Work to be completed:
Copy down all of the data underneath, exactly as shown.

___

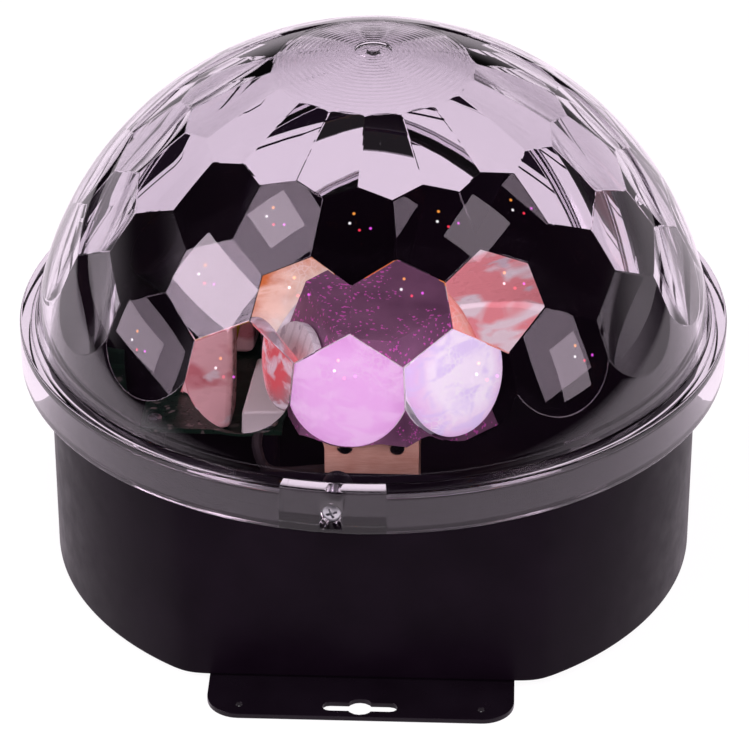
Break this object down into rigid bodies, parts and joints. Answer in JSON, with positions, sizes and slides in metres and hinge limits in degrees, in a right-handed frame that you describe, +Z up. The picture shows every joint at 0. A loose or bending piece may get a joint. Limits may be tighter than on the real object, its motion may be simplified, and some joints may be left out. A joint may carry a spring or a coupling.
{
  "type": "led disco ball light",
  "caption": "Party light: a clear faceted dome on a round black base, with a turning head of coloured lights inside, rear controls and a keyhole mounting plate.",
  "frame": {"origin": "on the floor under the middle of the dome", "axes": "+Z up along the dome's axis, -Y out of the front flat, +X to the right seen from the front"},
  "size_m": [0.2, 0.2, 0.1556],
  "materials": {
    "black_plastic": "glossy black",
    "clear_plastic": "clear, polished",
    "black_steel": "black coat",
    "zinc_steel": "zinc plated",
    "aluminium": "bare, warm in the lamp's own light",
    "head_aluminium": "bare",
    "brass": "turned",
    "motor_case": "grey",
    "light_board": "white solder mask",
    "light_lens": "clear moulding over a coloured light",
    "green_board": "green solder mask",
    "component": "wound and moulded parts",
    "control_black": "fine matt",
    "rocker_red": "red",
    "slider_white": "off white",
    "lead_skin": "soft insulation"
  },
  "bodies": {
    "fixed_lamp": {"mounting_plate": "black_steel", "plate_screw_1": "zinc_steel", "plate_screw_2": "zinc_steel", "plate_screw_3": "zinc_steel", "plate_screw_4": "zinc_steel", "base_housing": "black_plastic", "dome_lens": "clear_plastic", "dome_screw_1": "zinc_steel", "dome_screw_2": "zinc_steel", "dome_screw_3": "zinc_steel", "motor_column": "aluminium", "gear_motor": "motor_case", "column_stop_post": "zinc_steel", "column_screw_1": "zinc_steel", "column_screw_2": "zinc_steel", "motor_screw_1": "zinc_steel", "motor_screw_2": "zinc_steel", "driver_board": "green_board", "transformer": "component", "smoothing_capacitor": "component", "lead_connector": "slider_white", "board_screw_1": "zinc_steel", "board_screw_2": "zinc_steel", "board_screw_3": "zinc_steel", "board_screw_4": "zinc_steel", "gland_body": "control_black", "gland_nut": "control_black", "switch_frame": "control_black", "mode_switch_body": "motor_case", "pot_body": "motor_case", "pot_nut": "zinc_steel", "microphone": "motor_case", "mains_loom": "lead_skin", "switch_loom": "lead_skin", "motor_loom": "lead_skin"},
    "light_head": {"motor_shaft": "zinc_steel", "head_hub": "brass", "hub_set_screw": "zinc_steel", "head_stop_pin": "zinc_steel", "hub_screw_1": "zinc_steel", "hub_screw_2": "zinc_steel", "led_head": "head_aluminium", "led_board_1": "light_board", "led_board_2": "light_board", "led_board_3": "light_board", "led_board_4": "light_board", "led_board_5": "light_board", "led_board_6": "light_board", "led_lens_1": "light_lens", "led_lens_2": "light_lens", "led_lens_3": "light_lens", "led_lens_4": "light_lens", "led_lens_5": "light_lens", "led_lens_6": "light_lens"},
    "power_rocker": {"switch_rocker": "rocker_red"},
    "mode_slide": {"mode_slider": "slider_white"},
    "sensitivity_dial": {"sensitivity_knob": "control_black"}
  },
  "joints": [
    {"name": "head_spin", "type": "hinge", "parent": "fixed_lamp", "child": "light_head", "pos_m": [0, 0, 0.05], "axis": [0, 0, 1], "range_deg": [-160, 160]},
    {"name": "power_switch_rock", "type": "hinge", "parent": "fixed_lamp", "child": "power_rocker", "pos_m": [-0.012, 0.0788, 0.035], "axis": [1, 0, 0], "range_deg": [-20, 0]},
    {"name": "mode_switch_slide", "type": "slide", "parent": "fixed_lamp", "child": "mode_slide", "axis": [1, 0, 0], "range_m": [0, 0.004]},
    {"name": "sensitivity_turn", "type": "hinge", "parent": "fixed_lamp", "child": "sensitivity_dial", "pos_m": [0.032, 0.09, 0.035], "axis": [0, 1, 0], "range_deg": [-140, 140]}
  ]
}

___

The response:
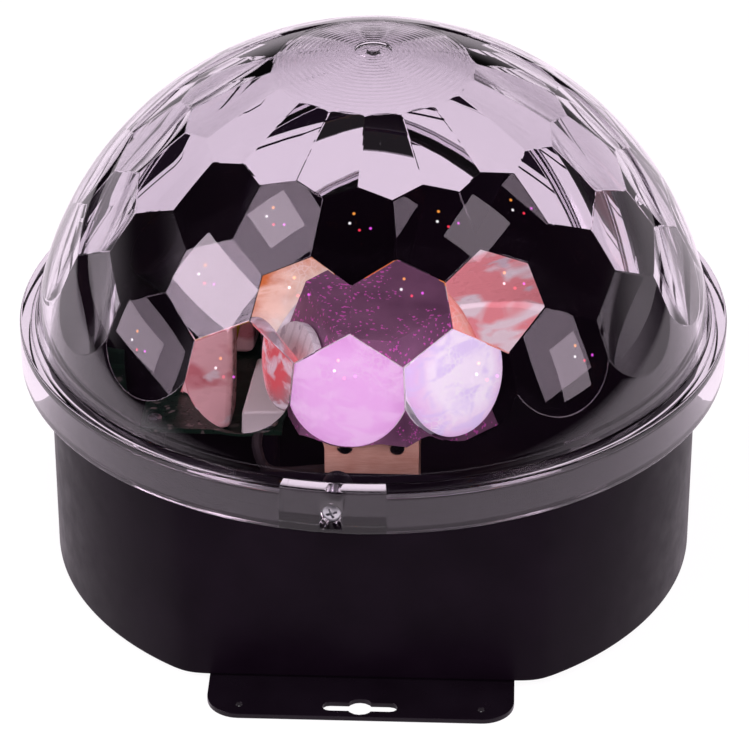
Break this object down into rigid bodies, parts and joints. Answer in JSON, with positions, sizes and slides in metres and hinge limits in degrees, in a right-handed frame that you describe, +Z up. The picture shows every joint at 0. A loose or bending piece may get a joint. Limits may be tighter than on the real object, its motion may be simplified, and some joints may be left out. A joint may carry a spring or a coupling.
{
  "type": "led disco ball light",
  "caption": "Party light: a clear faceted dome on a round black base, with a turning head of coloured lights inside, rear controls and a keyhole mounting plate.",
  "frame": {"origin": "on the floor under the middle of the dome", "axes": "+Z up along the dome's axis, -Y out of the front flat, +X to the right seen from the front"},
  "size_m": [0.2, 0.2, 0.1556],
  "materials": {
    "black_plastic": "glossy black",
    "clear_plastic": "clear, polished",
    "black_steel": "black coat",
    "zinc_steel": "zinc plated",
    "aluminium": "bare, warm in the lamp's own light",
    "head_aluminium": "bare",
    "brass": "turned",
    "motor_case": "grey",
    "light_board": "white solder mask",
    "light_lens": "clear moulding over a coloured light",
    "green_board": "green solder mask",
    "component": "wound and moulded parts",
    "control_black": "fine matt",
    "rocker_red": "red",
    "slider_white": "off white",
    "lead_skin": "soft insulation"
  },
  "bodies": {
    "fixed_lamp": {"mounting_plate": "black_steel", "plate_screw_1": "zinc_steel", "plate_screw_2": "zinc_steel", "plate_screw_3": "zinc_steel", "plate_screw_4": "zinc_steel", "base_housing": "black_plastic", "dome_lens": "clear_plastic", "dome_screw_1": "zinc_steel", "dome_screw_2": "zinc_steel", "dome_screw_3": "zinc_steel", "motor_column": "aluminium", "gear_motor": "motor_case", "column_stop_post": "zinc_steel", "column_screw_1": "zinc_steel", "column_screw_2": "zinc_steel", "motor_screw_1": "zinc_steel", "motor_screw_2": "zinc_steel", "driver_board": "green_board", "transformer": "component", "smoothing_capacitor": "component", "lead_connector": "slider_white", "board_screw_1": "zinc_steel", "board_screw_2": "zinc_steel", "board_screw_3": "zinc_steel", "board_screw_4": "zinc_steel", "gland_body": "control_black", "gland_nut": "control_black", "switch_frame": "control_black", "mode_switch_body": "motor_case", "pot_body": "motor_case", "pot_nut": "zinc_steel", "microphone": "motor_case", "mains_loom": "lead_skin", "switch_loom": "lead_skin", "motor_loom": "lead_skin"},
    "light_head": {"motor_shaft": "zinc_steel", "head_hub": "brass", "hub_set_screw": "zinc_steel", "head_stop_pin": "zinc_steel", "hub_screw_1": "zinc_steel", "hub_screw_2": "zinc_steel", "led_head": "head_aluminium", "led_board_1": "light_board", "led_board_2": "light_board", "led_board_3": "light_board", "led_board_4": "light_board", "led_board_5": "light_board", "led_board_6": "light_board", "led_lens_1": "light_lens", "led_lens_2": "light_lens", "led_lens_3": "light_lens", "led_lens_4": "light_lens", "led_lens_5": "light_lens", "led_lens_6": "light_lens"},
    "power_rocker": {"switch_rocker": "rocker_red"},
    "mode_slide": {"mode_slider": "slider_white"},
    "sensitivity_dial": {"sensitivity_knob": "control_black"}
  },
  "joints": [
    {"name": "head_spin", "type": "hinge", "parent": "fixed_lamp", "child": "light_head", "pos_m": [0, 0, 0.05], "axis": [0, 0, 1], "range_deg": [-160, 160]},
    {"name": "power_switch_rock", "type": "hinge", "parent": "fixed_lamp", "child": "power_rocker", "pos_m": [-0.012, 0.0788, 0.035], "axis": [1, 0, 0], "range_deg": [-20, 0]},
    {"name": "mode_switch_slide", "type": "slide", "parent": "fixed_lamp", "child": "mode_slide", "axis": [1, 0, 0], "range_m": [0, 0.004]},
    {"name": "sensitivity_turn", "type": "hinge", "parent": "fixed_lamp", "child": "sensitivity_dial", "pos_m": [0.032, 0.09, 0.035], "axis": [0, 1, 0], "range_deg": [-140, 140]}
  ]
}